Outro fator importante é que o bullying não ocorre somente na instituição escolar. Bullying pode ocorrer entre membros da família (irmãos, primos, tios, avós), na religião em que estamos inseridos (colegas do grupo da catequese ou no retiro espiritual), no prédio, rua ou condomínio onde residimos, no clube que frequentamos, cursos extras (futebol, ballet, inglês) entre tantos outros locais que frequentamos assiduamente. Vejo famílias perdendo um tempo precioso investigando a escola quando o filho se mostra arredio, triste ou agressivo quando deveria ampliar a busca em todos os locais que a família ou a criança se relaciona.
A Lei nº 13.185, de 6 de novembro de 2015, instituiu o Programa de Combate à Intimidação Sistemática (Bullying) e deverá ser aplicada a todos. Fico pensativa quando vejo os programas televisivos debatendo a lei focando na instituição escolar e ignorando as outras possibilidades citadas acima. Se não ampliarmos o olhar, admitindo que todo local que reúne pessoas é possível ter ações de bullying, deixaremos de acudir crianças, jovens e adultos que são acometidos desta ação dolorosa que muitas vezes até os paralisam.
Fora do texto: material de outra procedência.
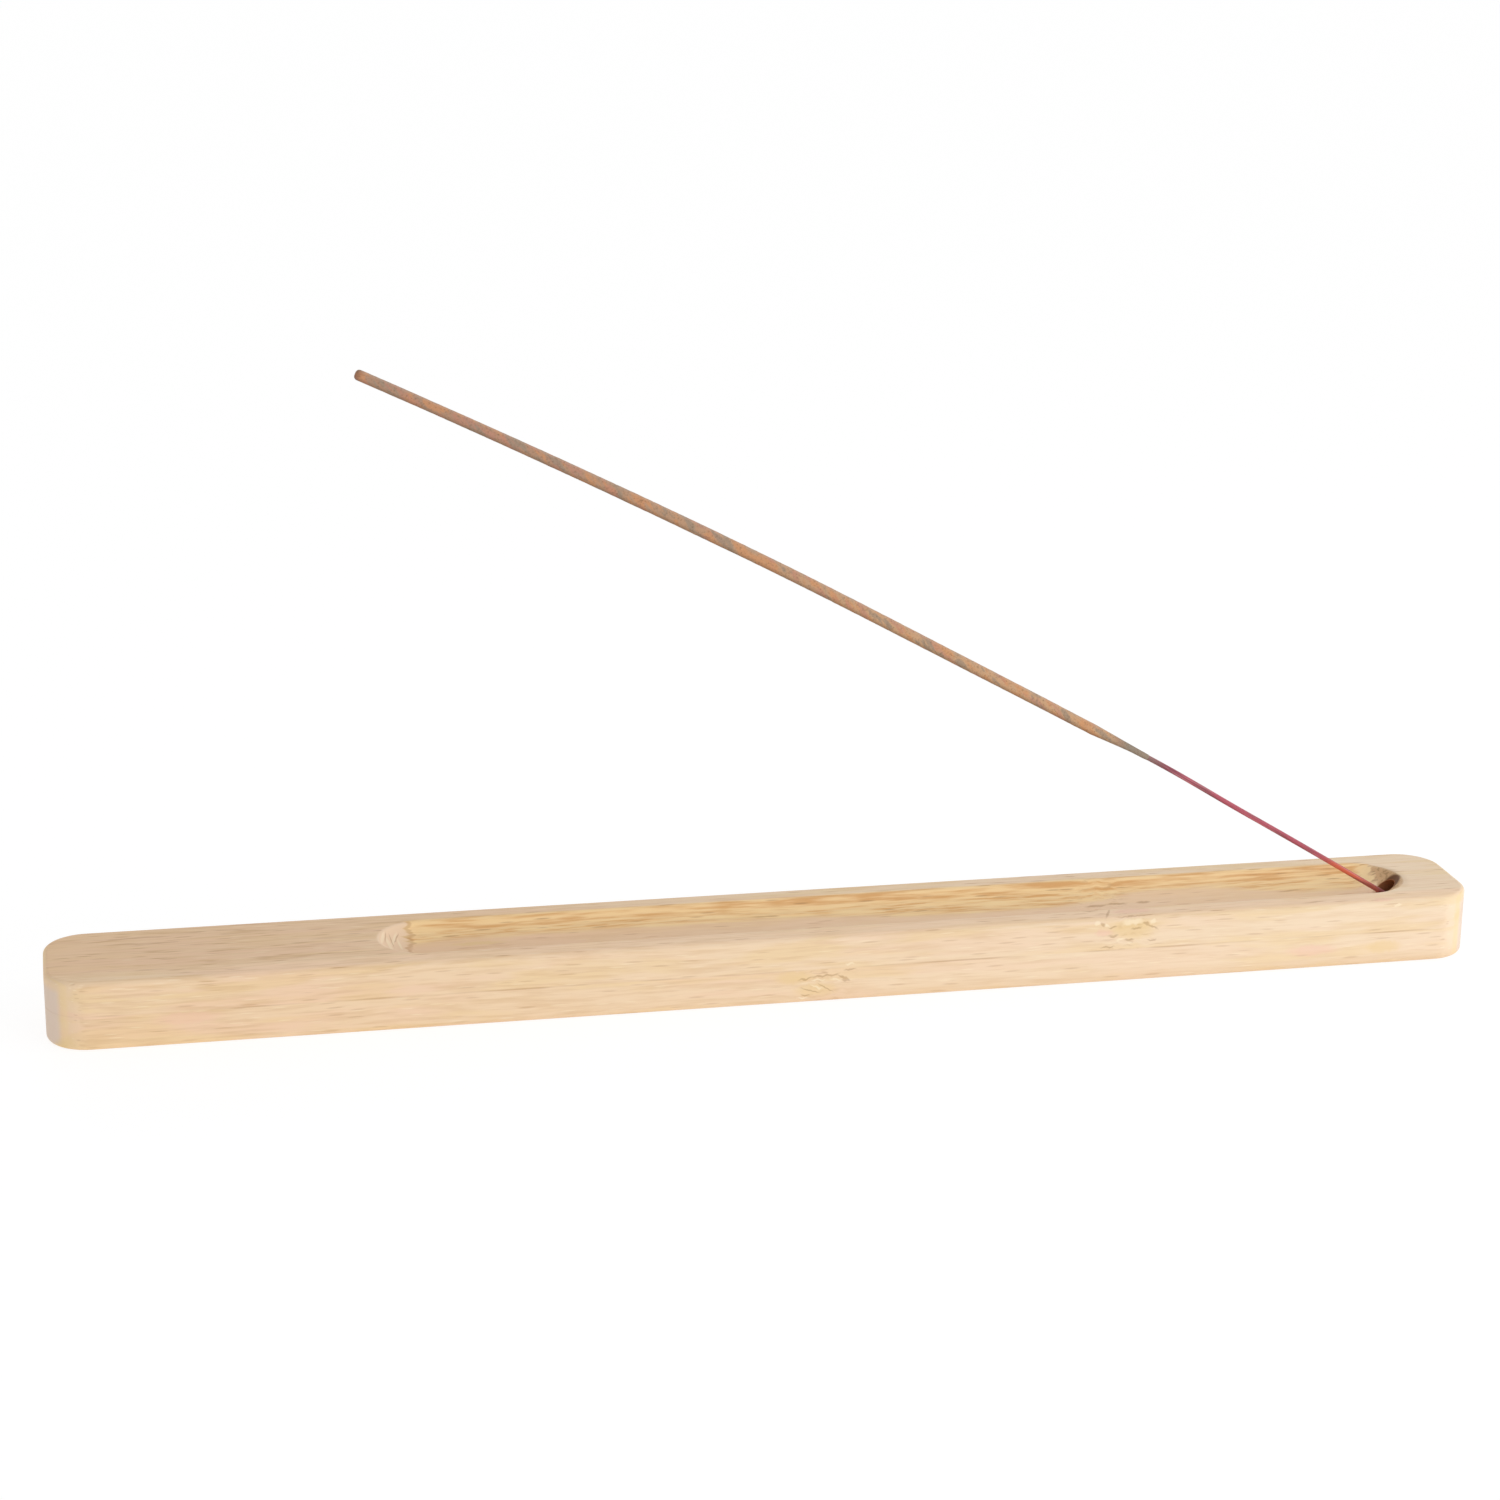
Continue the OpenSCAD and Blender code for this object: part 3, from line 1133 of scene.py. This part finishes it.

Suplico para que, em vez de focarmos nas consequências para quem pratica ou fomenta práticas de bullying, nos concentremos na prevenção e em desenvolver ferramentas de defesa. Vamos esclarecer e promover o combate ao bullying e, para que isso aconteça, os adultos precisam motivar suas crianças à busca do equilíbrio emocional e ao enfrentamento. Toda vez que saímos como leões e leoas em defesa de nossas crias, nós a impedimos de amadurecer. Estejam sempre ao lado, instruindo e promovendo suporte, mas jamais agindo por eles. Outro alerta é que precisamos estar abertos para conhecer os vários lados da história. Não compre uma única versão como verdade absoluta. Vá atrás da real situação. Investigue, avalie e se posicione.
O nosso papel é sempre criar condições de crescimento aos nossos filhos. Trabalhar os valores éticos e morais promoverá o senso de justiça. Ser justo é buscar o equilíbrio entre a razão e emoção. Hoje estamos tão focados em nossos direitos que acabamos por não observar se cumprimos os nossos deveres. Pensem nisso!